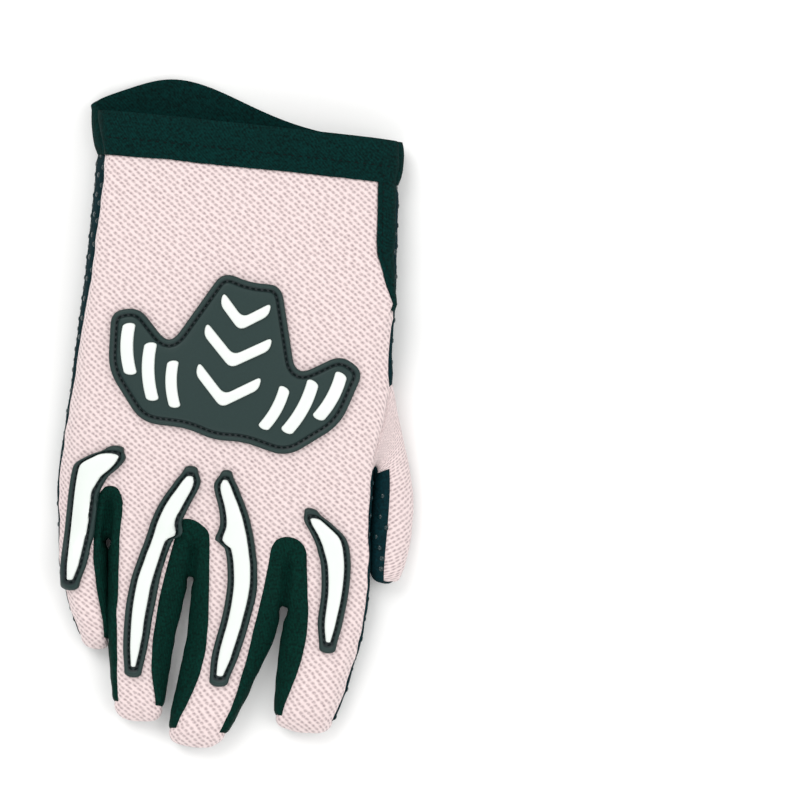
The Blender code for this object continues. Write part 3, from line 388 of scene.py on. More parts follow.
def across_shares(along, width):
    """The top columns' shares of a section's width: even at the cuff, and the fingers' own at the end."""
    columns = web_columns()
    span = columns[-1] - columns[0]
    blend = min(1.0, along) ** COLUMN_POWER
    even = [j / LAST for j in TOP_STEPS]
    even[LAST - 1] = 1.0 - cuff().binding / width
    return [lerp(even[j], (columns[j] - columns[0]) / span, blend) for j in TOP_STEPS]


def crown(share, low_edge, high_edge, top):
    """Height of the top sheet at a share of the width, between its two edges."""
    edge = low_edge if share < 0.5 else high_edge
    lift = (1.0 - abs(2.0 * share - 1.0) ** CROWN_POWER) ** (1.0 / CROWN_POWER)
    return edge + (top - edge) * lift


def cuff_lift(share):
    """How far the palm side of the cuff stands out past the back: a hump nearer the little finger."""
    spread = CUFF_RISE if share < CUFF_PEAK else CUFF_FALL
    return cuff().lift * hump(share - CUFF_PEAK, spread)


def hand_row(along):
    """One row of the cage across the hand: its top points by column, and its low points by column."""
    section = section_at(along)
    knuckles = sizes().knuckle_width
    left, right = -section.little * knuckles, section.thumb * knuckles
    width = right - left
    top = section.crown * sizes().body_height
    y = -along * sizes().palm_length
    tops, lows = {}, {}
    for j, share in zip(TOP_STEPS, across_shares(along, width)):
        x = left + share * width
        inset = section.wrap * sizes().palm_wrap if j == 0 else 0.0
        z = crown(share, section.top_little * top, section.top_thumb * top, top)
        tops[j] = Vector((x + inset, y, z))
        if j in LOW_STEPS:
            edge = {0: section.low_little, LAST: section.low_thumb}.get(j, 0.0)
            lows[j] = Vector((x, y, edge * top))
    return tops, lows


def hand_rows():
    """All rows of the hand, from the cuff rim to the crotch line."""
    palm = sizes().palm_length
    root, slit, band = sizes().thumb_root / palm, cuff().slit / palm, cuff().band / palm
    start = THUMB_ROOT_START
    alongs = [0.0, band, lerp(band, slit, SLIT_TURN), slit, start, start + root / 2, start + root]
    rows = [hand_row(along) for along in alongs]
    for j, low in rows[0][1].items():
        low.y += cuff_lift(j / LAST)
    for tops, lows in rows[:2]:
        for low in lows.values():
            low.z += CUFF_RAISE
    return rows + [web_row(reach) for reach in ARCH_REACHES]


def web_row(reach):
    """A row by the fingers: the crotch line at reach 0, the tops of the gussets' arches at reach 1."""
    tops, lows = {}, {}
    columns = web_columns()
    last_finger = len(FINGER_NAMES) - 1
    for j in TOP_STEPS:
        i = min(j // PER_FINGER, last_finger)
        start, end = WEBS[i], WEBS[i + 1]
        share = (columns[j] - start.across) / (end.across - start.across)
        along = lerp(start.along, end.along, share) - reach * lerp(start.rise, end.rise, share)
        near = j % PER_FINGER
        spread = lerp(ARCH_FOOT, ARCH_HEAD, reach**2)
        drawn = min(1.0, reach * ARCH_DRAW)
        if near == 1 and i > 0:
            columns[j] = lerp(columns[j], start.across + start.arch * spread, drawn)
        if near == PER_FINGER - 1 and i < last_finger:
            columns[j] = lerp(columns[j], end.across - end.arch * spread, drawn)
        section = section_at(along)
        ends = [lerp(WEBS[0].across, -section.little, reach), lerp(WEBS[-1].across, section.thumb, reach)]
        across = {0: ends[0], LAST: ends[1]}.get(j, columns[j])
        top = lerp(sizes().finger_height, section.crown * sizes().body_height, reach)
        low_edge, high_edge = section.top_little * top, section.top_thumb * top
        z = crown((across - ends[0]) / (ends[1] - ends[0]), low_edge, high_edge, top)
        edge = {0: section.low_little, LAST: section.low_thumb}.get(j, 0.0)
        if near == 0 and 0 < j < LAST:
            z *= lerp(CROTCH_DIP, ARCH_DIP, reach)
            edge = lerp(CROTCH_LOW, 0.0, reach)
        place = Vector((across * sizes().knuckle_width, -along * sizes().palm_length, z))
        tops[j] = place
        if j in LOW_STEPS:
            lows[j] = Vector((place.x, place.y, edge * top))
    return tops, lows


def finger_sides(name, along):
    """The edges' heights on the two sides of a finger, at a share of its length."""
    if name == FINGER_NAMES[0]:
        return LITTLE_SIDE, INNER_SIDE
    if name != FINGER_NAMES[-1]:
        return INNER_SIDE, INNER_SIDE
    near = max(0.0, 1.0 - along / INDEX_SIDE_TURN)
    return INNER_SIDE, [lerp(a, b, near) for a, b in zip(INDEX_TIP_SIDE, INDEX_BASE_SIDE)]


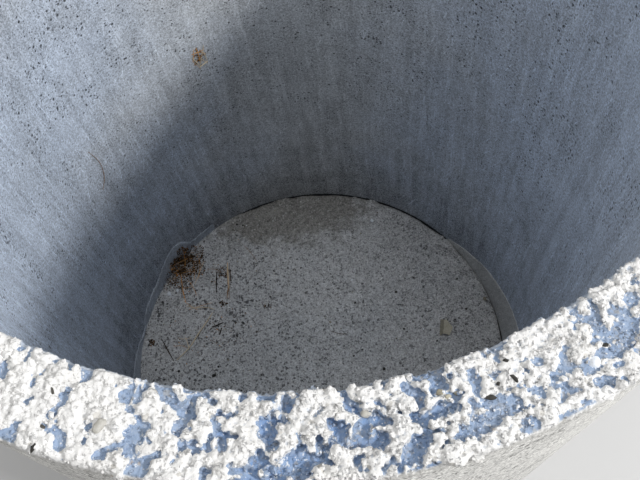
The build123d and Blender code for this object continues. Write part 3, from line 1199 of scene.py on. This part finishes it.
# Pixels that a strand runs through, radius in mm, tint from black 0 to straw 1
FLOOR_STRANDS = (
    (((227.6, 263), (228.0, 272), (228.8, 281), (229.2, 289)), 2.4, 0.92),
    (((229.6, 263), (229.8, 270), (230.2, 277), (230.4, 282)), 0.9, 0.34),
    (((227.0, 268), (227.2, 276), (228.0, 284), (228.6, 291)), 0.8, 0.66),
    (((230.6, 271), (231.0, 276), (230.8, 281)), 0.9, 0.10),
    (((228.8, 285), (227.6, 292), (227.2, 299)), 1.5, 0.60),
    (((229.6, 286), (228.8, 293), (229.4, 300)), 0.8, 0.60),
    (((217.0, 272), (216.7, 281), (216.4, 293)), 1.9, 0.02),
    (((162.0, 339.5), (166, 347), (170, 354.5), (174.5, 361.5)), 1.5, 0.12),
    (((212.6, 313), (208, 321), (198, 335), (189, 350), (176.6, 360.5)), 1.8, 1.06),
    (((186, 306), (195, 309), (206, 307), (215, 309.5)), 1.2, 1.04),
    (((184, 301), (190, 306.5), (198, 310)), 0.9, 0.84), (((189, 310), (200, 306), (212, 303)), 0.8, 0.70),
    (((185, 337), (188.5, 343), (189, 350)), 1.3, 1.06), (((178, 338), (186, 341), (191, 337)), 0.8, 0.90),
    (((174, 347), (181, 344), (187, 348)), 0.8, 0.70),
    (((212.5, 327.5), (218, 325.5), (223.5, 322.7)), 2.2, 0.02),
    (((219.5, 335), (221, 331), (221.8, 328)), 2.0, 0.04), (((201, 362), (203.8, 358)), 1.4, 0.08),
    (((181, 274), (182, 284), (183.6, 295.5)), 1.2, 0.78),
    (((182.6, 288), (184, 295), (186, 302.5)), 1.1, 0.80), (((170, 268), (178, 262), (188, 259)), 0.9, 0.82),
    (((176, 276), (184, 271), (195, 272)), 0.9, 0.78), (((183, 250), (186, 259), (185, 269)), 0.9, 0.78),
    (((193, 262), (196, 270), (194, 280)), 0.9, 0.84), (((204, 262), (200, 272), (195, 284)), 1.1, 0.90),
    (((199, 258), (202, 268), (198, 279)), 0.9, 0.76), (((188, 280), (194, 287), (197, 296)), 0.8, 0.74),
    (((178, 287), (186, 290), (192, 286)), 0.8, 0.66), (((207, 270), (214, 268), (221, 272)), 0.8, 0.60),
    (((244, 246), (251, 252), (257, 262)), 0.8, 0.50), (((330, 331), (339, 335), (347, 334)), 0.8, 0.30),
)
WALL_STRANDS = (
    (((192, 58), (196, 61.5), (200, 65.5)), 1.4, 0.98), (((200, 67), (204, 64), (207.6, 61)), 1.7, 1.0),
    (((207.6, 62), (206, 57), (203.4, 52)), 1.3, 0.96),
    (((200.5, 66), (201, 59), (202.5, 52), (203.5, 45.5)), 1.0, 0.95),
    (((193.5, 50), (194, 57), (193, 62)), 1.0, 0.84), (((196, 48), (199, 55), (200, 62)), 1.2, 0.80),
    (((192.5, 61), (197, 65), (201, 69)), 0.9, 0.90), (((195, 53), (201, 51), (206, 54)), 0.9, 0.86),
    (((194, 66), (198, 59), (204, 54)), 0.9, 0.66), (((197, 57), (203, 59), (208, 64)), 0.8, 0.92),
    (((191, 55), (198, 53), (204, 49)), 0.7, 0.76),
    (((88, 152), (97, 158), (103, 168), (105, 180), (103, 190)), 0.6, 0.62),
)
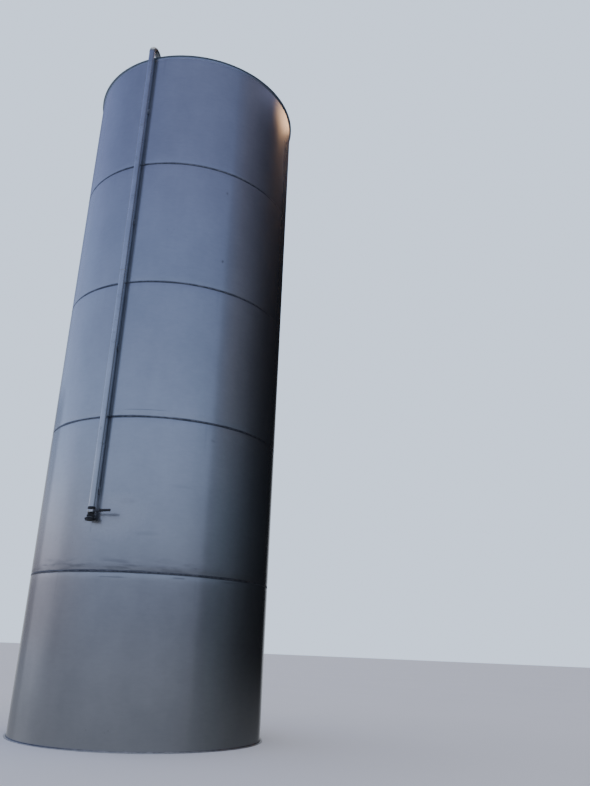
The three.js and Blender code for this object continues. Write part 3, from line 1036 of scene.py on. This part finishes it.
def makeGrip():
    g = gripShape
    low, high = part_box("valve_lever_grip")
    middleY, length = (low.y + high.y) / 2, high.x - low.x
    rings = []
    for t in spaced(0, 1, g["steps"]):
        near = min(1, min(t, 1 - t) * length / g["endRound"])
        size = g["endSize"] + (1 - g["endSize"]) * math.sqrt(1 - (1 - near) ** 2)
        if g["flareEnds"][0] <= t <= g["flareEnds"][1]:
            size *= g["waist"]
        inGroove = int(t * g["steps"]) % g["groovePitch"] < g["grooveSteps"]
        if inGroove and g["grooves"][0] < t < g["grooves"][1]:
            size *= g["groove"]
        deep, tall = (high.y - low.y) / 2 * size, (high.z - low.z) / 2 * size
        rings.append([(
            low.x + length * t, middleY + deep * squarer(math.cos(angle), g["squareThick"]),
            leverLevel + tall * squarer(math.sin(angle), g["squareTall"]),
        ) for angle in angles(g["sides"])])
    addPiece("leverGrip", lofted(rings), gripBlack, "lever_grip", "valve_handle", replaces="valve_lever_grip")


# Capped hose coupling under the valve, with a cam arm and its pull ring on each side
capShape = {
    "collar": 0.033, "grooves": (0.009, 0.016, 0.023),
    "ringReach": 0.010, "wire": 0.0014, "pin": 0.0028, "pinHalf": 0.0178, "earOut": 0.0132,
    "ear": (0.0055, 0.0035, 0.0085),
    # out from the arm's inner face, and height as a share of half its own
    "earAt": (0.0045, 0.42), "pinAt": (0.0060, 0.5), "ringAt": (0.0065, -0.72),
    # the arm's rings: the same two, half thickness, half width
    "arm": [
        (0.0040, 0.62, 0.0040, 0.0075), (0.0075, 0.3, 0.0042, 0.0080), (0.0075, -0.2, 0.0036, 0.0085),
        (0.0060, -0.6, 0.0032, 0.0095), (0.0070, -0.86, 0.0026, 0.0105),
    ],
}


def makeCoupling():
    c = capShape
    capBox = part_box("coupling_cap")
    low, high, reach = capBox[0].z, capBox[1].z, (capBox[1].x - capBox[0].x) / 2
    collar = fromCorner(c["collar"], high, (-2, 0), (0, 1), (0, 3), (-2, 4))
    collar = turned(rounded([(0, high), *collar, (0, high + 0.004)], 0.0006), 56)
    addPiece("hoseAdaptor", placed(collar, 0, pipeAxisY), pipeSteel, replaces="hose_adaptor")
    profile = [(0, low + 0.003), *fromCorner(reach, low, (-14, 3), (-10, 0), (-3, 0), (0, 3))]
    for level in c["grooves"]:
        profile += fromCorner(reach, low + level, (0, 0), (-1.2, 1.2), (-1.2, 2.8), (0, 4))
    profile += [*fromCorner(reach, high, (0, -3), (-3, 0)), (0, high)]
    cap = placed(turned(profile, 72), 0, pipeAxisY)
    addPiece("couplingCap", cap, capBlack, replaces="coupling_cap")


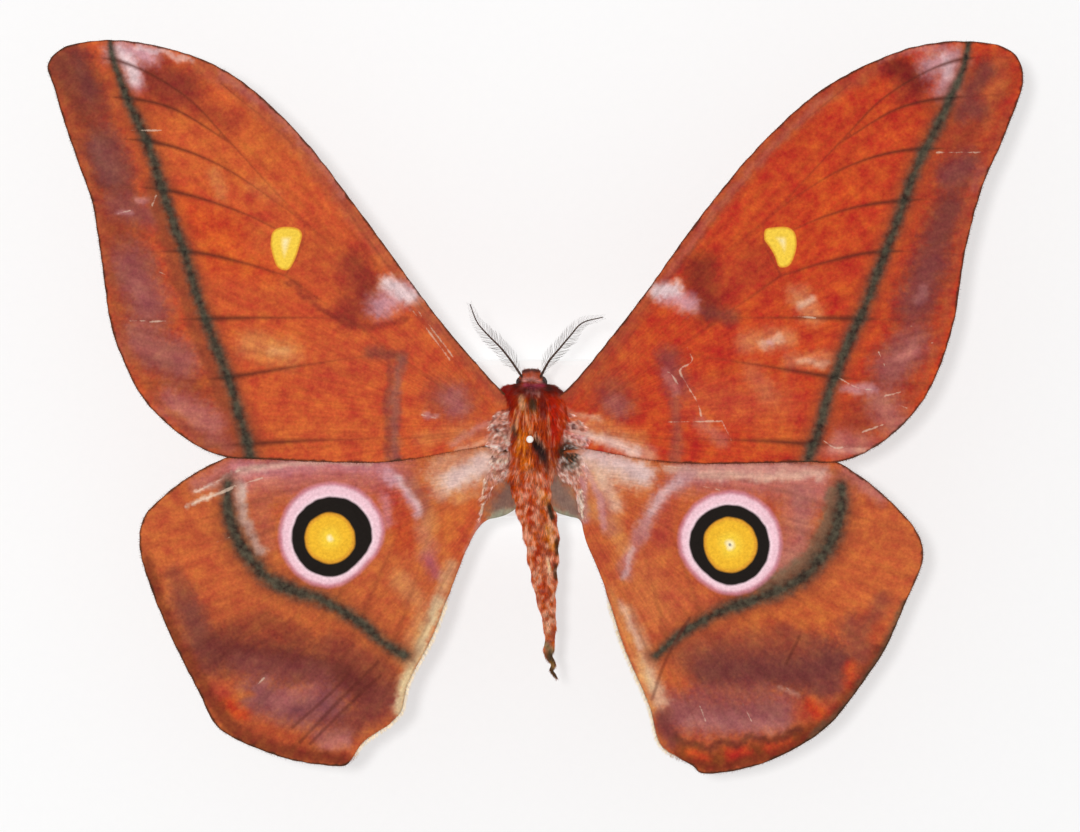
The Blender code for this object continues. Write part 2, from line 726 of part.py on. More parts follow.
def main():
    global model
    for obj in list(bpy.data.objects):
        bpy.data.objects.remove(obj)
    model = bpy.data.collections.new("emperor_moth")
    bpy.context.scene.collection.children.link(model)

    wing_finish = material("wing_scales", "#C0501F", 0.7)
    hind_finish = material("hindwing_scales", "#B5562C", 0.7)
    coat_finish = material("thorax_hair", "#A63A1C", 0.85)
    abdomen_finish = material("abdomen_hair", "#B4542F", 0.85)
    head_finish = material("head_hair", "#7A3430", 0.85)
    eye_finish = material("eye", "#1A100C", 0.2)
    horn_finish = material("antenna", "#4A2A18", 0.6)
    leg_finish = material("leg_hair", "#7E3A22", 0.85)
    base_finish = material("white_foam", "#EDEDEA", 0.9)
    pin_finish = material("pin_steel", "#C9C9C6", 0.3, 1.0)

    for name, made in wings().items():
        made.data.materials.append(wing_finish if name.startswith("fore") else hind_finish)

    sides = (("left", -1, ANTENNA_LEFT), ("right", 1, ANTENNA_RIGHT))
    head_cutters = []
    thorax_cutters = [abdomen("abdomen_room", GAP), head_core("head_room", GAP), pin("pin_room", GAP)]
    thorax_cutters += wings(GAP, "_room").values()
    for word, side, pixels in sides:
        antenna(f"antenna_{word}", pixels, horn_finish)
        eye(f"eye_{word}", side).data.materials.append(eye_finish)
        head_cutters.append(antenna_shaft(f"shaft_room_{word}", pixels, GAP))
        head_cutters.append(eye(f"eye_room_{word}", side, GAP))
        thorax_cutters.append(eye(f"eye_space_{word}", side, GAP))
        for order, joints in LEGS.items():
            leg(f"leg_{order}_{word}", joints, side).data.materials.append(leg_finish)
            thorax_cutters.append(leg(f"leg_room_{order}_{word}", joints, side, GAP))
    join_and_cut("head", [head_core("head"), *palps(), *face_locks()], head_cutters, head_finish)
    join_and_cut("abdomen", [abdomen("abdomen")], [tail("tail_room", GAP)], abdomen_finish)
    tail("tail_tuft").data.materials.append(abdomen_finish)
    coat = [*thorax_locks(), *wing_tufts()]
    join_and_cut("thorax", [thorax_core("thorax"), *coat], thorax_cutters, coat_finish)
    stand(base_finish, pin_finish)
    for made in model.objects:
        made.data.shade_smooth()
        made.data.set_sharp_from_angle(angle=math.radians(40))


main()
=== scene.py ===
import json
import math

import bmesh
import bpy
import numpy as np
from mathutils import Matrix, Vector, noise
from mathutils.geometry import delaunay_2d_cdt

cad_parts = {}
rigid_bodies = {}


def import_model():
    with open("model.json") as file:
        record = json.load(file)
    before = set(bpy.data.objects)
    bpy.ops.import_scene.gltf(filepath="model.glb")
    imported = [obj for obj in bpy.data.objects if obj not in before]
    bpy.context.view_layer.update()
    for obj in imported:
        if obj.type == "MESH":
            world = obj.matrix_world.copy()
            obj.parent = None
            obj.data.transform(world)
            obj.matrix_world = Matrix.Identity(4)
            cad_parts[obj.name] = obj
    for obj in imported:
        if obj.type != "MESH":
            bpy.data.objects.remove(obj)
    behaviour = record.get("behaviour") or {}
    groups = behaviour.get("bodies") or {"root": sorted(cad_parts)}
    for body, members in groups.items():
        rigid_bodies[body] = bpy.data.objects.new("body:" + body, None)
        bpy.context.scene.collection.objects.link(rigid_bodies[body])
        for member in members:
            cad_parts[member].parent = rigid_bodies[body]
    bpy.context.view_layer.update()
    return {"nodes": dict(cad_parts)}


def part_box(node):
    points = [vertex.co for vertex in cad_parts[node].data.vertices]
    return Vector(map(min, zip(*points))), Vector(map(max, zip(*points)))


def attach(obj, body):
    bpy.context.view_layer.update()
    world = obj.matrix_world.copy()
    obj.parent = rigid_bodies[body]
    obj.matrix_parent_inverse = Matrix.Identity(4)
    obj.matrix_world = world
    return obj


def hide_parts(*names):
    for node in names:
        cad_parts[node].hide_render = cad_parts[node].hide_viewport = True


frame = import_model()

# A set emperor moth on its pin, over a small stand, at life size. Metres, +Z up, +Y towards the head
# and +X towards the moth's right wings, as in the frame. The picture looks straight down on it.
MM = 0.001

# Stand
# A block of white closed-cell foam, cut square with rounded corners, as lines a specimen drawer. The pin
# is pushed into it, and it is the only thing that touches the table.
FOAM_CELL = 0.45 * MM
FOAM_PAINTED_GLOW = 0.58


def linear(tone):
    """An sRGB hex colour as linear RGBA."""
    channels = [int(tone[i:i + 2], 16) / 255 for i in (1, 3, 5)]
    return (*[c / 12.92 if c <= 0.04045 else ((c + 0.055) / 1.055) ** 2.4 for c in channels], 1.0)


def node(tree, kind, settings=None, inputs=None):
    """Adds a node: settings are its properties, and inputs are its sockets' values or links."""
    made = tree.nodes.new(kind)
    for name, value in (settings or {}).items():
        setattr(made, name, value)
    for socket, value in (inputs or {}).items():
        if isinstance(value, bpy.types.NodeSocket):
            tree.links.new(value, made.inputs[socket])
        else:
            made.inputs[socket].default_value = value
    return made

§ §

§ What you have to do
Copy out exactly the lines from the one containing "The Blender code for this object continues. Write part 2, from" to the one containing "bpy.context.scene.collection.children.link(model)", both ends inclusive.

§ Full output
The Blender code for this object continues. Write part 2, from line 726 of part.py on. More parts follow.
def main():
    global model
    for obj in list(bpy.data.objects):
        bpy.data.objects.remove(obj)
    model = bpy.data.collections.new("emperor_moth")
    bpy.context.scene.collection.children.link(model)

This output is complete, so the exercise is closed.